-- Start --

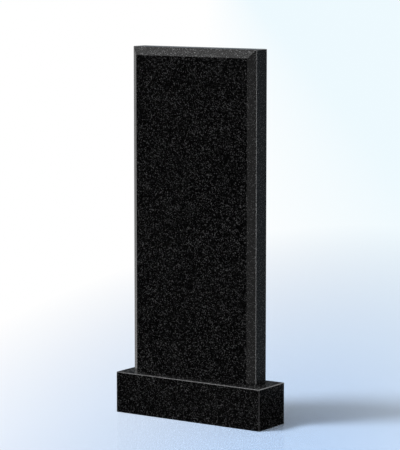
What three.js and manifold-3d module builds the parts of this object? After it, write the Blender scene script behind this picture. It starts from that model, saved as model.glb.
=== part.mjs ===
// A polished granite headstone in two stones: a tall slab, the stele, whose front is framed by
// wide bevels along its top and sides, standing on a plain rectangular block, the plinth.
// Millimetres, +Z up. The inscription side faces -Y, and the origin is the centre of the underside.

import * as THREE from "three";
import { mergeVertices } from "three/addons/utils/BufferGeometryUtils.js";
import Module from "manifold-3d";

// The stele
const STELE_WIDTH = 480;
const STELE_THICKNESS = 80;
const STELE_HEIGHT = 1080;
const SIDE_BEVEL_WIDTH = 24; // seen from the front
const TOP_BEVEL_HEIGHT = 28; // seen from the front
const BEVEL_DEPTH = 19; // how far every bevel falls back behind the front face
const STELE_ARRIS = 1.5; // width that an eased edge takes off each of its two faces

// The plinth, sized by how far it stands out around the stele
const LEDGE_FRONT = 27;
const LEDGE_BACK = 45;
const LEDGE_SIDE = 42.5;
const PLINTH_HEIGHT = 136;
const PLINTH_ARRIS = 2.5;

// The bed joint between the two stones
const BED_JOINT = 0.3;

const PLINTH_WIDTH = STELE_WIDTH + 2 * LEDGE_SIDE;
const PLINTH_DEPTH = LEDGE_FRONT + STELE_THICKNESS + LEDGE_BACK;
const STELE_CENTRE_Y = (LEDGE_FRONT - LEDGE_BACK) / 2;

const wasm = await Module();
wasm.setup();

// An outline through the corners, anticlockwise. Each corner is [across, up, arris], and one with
// an arris is replaced by two points at that distance from it.
function easedOutline(corners) {
  const points = corners.flatMap(([across, up, arris], i) => {
    const corner = new THREE.Vector2(across, up);
    if (arris === 0) return [corner];
    const before = new THREE.Vector2(...corners.at(i - 1));
    const after = new THREE.Vector2(...corners[(i + 1) % corners.length]);
    return [before, after].map((neighbour) =>
      neighbour.sub(corner).setLength(arris).add(corner),
    );
  });
  return new THREE.Shape(points);
}

// A closed geometry as a solid that can be cut.
function toSolid(geometry) {
  const bare = geometry.clone();
  bare.deleteAttribute("normal");
  bare.deleteAttribute("uv");
  const merged = mergeVertices(bare);
  const mesh = new wasm.Mesh({
    numProp: 3,
    vertProperties: merged.attributes.position.array,
    triVerts: new Uint32Array(merged.index.array),
  });
  return new wasm.Manifold(mesh);
}

// A solid as a geometry with flat faces.
function toGeometry(solid) {
  const mesh = solid.getMesh();
  const shared = new THREE.BufferGeometry();
  shared.setAttribute("position", new THREE.BufferAttribute(mesh.vertProperties, 3));
  shared.setIndex(new THREE.BufferAttribute(mesh.triVerts, 1));
  const geometry = shared.toNonIndexed();
  geometry.computeVertexNormals();
  return geometry;
}

// An outline drawn on the plane of two axes, extruded to both sides of that plane.
function prism(outline, acrossAxis, upAxis, length) {
  const geometry = new THREE.ExtrudeGeometry(outline, { depth: length, bevelEnabled: false });
  geometry.translate(0, 0, -length / 2);
  const lengthAxis = new THREE.Vector3().crossVectors(acrossAxis, upAxis);
  geometry.applyMatrix4(new THREE.Matrix4().makeBasis(acrossAxis, upAxis, lengthAxis));
  return toSolid(geometry);
}

// The stone that fills its plan, its front view and its side view all at once.
function dressedStone(plan, frontView, sideView, largestSize) {
  const X = new THREE.Vector3(1, 0, 0);
  const Y = new THREE.Vector3(0, 1, 0);
  const Z = new THREE.Vector3(0, 0, 1);
  const length = 2 * largestSize;
  const solid = prism(plan, X, Y, length)
    .intersect(prism(frontView, X, Z, length))
    .intersect(prism(sideView, Y, Z, length));
  return toGeometry(solid);
}

// The stele stands on Z = 0, and its bevels meet in mitres at the two top corners.
function steleGeometry() {
  const side = STELE_WIDTH / 2;
  const front = -STELE_THICKNESS / 2;
  const back = STELE_THICKNESS / 2;
  const ridge = front + BEVEL_DEPTH;
  const plan = easedOutline([
    [-side + SIDE_BEVEL_WIDTH, front, 0],
    [side - SIDE_BEVEL_WIDTH, front, 0],
    [side, ridge, STELE_ARRIS],
    [side, back, STELE_ARRIS],
    [-side, back, STELE_ARRIS],
    [-side, ridge, STELE_ARRIS],
  ]);
  const frontView = easedOutline([
    [-side, 0, 0],
    [side, 0, 0],
    [side, STELE_HEIGHT, STELE_ARRIS],
    [-side, STELE_HEIGHT, STELE_ARRIS],
  ]);
  const sideView = easedOutline([
    [front, 0, 0],
    [back, 0, 0],
    [back, STELE_HEIGHT, STELE_ARRIS],
    [ridge, STELE_HEIGHT, STELE_ARRIS],
    [front, STELE_HEIGHT - TOP_BEVEL_HEIGHT, 0],
  ]);
  return dressedStone(plan, frontView, sideView, STELE_HEIGHT + STELE_WIDTH);
}

// The plinth's upright edges and the four edges of its top are eased, and its foot is left sharp.
function plinthGeometry() {
  const side = PLINTH_WIDTH / 2;
  const face = PLINTH_DEPTH / 2;
  const plan = easedOutline([
    [-side, -face, PLINTH_ARRIS],
    [side, -face, PLINTH_ARRIS],
    [side, face, PLINTH_ARRIS],
    [-side, face, PLINTH_ARRIS],
  ]);
  const [frontView, sideView] = [side, face].map((half) =>
    easedOutline([
      [-half, 0, 0],
      [half, 0, 0],
      [half, PLINTH_HEIGHT, PLINTH_ARRIS],
      [-half, PLINTH_HEIGHT, PLINTH_ARRIS],
    ]),
  );
  return dressedStone(plan, frontView, sideView, PLINTH_HEIGHT + PLINTH_WIDTH + PLINTH_DEPTH);
}

// Black granite, polished
function polishedGranite() {
  return new THREE.MeshStandardMaterial({ color: 0x161617, roughness: 0.12, metalness: 0 });
}

const plinth = new THREE.Mesh(plinthGeometry(), polishedGranite());
plinth.name = "plinth";

const stele = new THREE.Mesh(steleGeometry(), polishedGranite());
stele.name = "stele";
stele.position.set(0, STELE_CENTRE_Y, PLINTH_HEIGHT + BED_JOINT);

const headstone = new THREE.Group();
headstone.name = "headstone";
headstone.add(plinth, stele);

export default headstone;
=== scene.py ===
"""The looks of a polished black granite headstone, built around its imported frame."""

import math

import bmesh
import bpy
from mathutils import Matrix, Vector


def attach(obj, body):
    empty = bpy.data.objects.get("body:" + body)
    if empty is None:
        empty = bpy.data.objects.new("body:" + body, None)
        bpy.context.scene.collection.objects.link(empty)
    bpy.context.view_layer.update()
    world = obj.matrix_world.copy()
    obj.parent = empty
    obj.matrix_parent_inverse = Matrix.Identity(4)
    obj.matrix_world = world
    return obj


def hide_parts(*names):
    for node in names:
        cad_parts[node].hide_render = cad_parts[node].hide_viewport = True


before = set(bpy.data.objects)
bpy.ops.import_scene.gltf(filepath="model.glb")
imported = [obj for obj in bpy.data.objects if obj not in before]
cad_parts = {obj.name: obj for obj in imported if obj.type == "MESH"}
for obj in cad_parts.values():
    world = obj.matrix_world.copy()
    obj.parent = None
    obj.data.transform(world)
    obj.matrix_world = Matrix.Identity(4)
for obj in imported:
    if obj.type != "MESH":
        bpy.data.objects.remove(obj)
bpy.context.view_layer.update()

# Camera: where the photograph was taken from, in metres, its turn and its dip in degrees, its lens
# and sensor in millimetres, and how far it sees, in metres
CAMERA_PLACE = (4.1192, -6.0622, 1.5374)
CAMERA_YAW = 34.177
CAMERA_PITCH = 6.990
CAMERA_LENS = 181.27
CAMERA_SENSOR = 36.0
CAMERA_REACH = 500.0

# Stones: how their edges are rounded and how their faces are told apart, with lengths in metres
MICRO_ROUND = 0.0003
MICRO_ROUND_STEPS = 2
MICRO_ROUND_PROFILE = 0.5
WELD_DISTANCE = 0.000001
FLAT_ANGLE = math.radians(0.5)
EDGE_ANGLE = math.radians(15)
WIDEST_ARRIS = 0.006
UNDERSIDE_NORMAL_Z = -0.9
LARGE_FACE_WEIGHT = 100

# Grains: how many lie along a metre, how the random number of each one turns into paleness, how
# much of the pattern the small laths make up, how finely and how far in metres the outlines are
# bent, and how finely the polish varies
GRAINS_PER_METRE = 430.0
GRAIN_PALENESS = [(0.0, 0.0), (0.81, 0.0), (0.91, 0.45), (1.0, 1.0)]
LATHS_PER_METRE = 760.0
LATH_PALENESS = [(0.0, 0.0), (0.70, 0.03), (1.0, 0.9)]
LATH_SHARE = 0.14
BENDS_PER_METRE = 400.0
BEND_DETAIL = 1.0
BEND_REACH = 0.0015
SMEARS_PER_METRE = 35.0
SMEAR_DETAIL = 4.0

# Granite: the tints of its dark and pale grains, and how strongly it mirrors
DARK_TINT = (1.0, 1.0, 1.05)
PALE_TINT = (1.0, 1.01, 1.03)
GRANITE_IOR = 1.5

# Where in the block of granite each stone is cut from, in metres
BLOCK_PLACES = {"plinth": (3.1, 1.7, 0.4), "stele": (0.0, 0.0, 0.0)}

# The three finishes of the one granite: its dark grains, its pale grains, how rough the surface
# is, and how deep its grains stand out in metres
FINISHES = {
    "polished": {"dark": 0.0006, "pale": 0.26, "roughness": (0.045, 0.075), "relief": 0.000004},
    "ground": {"dark": 0.08, "pale": 0.32, "roughness": (0.20, 0.28), "relief": 0.00004},
    "sawn": {"dark": 0.030, "pale": 0.14, "roughness": (0.55, 0.70), "relief": 0.00015},
}

# Floor: its size and how far it lies below the headstone's foot, in metres, its paint, and the
# strength, roughness and IOR of its gloss
FLOOR_SIZE = 120.0
FLOOR_DROP = 0.0002
FLOOR_PAINT = (0.188, 0.250, 0.345, 1.0)
FLOOR_GLOSS = (3.4, 3.4, 3.4, 1.0)
FLOOR_GLOSS_ROUGHNESS = 0.05
FLOOR_GLOSS_IOR = 1.5

# The pool that the paint covers: its middle, its turn, its width as a share of its length, and how
# far to its side, in metres, the paint starts to fade into the painted glow and has gone
POOL_CENTRE = (0.85, -0.85, 0.0)
POOL_YAW = math.radians(28)
POOL_STRETCH = 0.24
POOL_FADE = (0.20, 1.55)

# Painted light: a white glow that the floor gives off around the pool. It turns to a pale blue in
# one direction and back to white far away
GLOW_YAW = math.radians(34)
GLOW_REACH = 40.0
TINT = (0.85, 0.95, 0.995)
GLOW_STOPS = [(0.0, 1.0), (0.033, TINT), (0.25, TINT), (1.0, 1.0)]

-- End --

PROBLEM DETAILS -> Both the line with "Black granite, polished" and the line with "if empty is" belong in the answer; write them out exactly, with every line between.

EXERCISE ANSWER ->
// Black granite, polished
function polishedGranite() {
  return new THREE.MeshStandardMaterial({ color: 0x161617, roughness: 0.12, metalness: 0 });
}

const plinth = new THREE.Mesh(plinthGeometry(), polishedGranite());
plinth.name = "plinth";

const stele = new THREE.Mesh(steleGeometry(), polishedGranite());
stele.name = "stele";
stele.position.set(0, STELE_CENTRE_Y, PLINTH_HEIGHT + BED_JOINT);

const headstone = new THREE.Group();
headstone.name = "headstone";
headstone.add(plinth, stele);

export default headstone;
=== scene.py ===
"""The looks of a polished black granite headstone, built around its imported frame."""

import math

import bmesh
import bpy
from mathutils import Matrix, Vector


def attach(obj, body):
    empty = bpy.data.objects.get("body:" + body)
    if empty is None:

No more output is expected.